With the arrival of the peace with the Mughals, Sikhs returned to their homes and Kapur Singh undertook the task of consolidating the disintegrated fabric of the Sikh Jathas. These were merged into a single central fighting force ( The Dal ) and divided into two sections: the Buddha Dal and Taruna Dal. The Buddha Dal was the army of the veterans and it was entrusted with looking after the holy places, preaching the word of Gurus and inducting converts into the Khalsa Panth by holding baptismal ceremonies. The Taruna Dal became the army of the young, led by Hari Singh Dhillon. It was a more active division and its function was to fight in times of emergencies. Kapur Singh was the common link between these two wings. He was universally respected for his high character. His words were obeyed willingly and to receive baptism at his hands was counted as an act of merit.

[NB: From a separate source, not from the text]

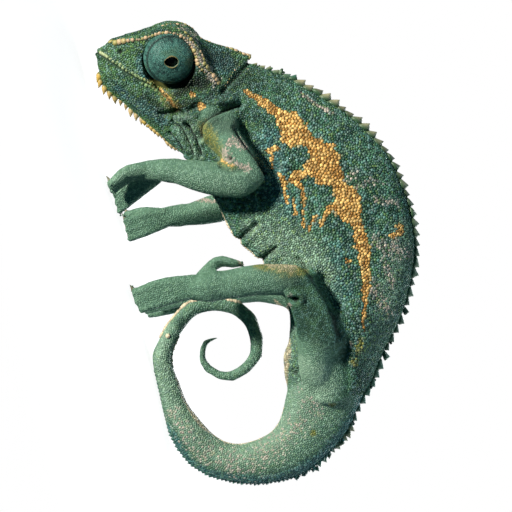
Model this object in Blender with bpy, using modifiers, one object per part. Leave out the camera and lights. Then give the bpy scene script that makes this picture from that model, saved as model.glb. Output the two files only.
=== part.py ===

Under Hari Singh’s leadership, the Taruna Dal rapidly grew in strength and soon numbered more than 12,000. To ensure efficient control, Nawab Kapur split it into five parts, each with a separate centre. Each part had its own banners and drum, and formed the nucleus of a separate political state. The territories conquered by these groups were entered in their respective papers at the Akal Takhat by Jassa Singh Ahluwalia. From these documents or misls, the principalities carved out by them came to know as Misls. Seven more groups were formed subsequently towards the close of the century, there were altogether twelve Sikh Misls ruling in Punjab.

Nawab Kapur Singh requested the community to relieve him of his office, due to his old age, and his suggestion, Jassa Singh Ahluwalia was chosen as supreme commander of the Dal Khalsa. Nawab Kapur Singh died on October 9, 1753 at Amritsar and was succeeded by his nephew Khushal Singh.